# Stated goal
In the lines below, how many hold the word "that"? Answer only with the number.

— start of Dataset extract —

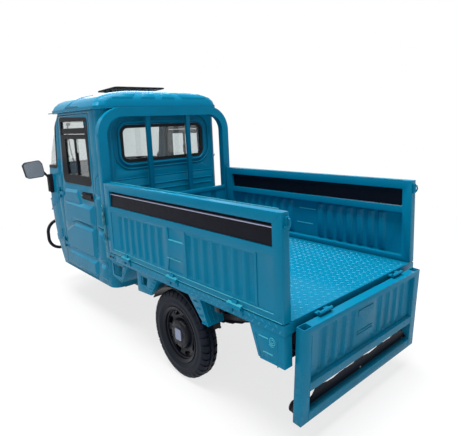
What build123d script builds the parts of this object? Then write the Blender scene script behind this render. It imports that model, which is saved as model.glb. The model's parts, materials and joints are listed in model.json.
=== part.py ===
from build123d import *
import os
from math import atan2, cos, degrees, radians, sin, sqrt

# Electric cargo tricycle: closed cab, drop-side cargo bed, one front wheel and two rear wheels.
# Millimetres. While it is built, x is 0 at the tail of the bed and grows forwards, y grows to the
# left and z is 0 on the ground. At the end everything is slid along x so that the origin lies on the
# ground under the middle of the whole vehicle.

GAP = 6.0                    # running gap between a moving panel and what is round it
SEAT = 0.3                   # clearance of a part that rests on or in another

# Wheels
TYRE_R = 280.0
TYRE_WIDTH = 112.0
RIM_R = 170.0
HUB_R = 94.0                 # round dome in the middle of a wheel
RAKE = 22.0                  # lean of the steering axis, degrees

# Cargo bed
BED_LENGTH = 1716.0
BED_HALF = 600.0
AXLE_X = BED_LENGTH * 0.539
TRACK_HALF = BED_HALF - 85
SKIRT_LOW = 608.0
SKIRT_HIGH = 659.0
FLOOR_TOP = 667.0
FLOOR_THICK = 8.0
BOARD_THICK = 49.0
BOARD_TOP = 1175.0
BOARD_LOW = 665.0
RAIL_LOW = 32.0              # height of a board's bottom rail
RAIL_MID = 40.0
RAIL_TOP = 52.0
SLOT_HEIGHT = 110.0          # open slot that holds the black strip
SHEET = 6.0                  # pressed sheet of the boards
FLUTE_DEPTH = 12.0
FLUTE_HALF = 30.0
FLUTE_FLANK = 16.0
FLUTE_END = 12.0             # slope at the two ends of a flute
POST_REAR = 58.0
POST_FRONT = 74.0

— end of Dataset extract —

# Output of the exercise
4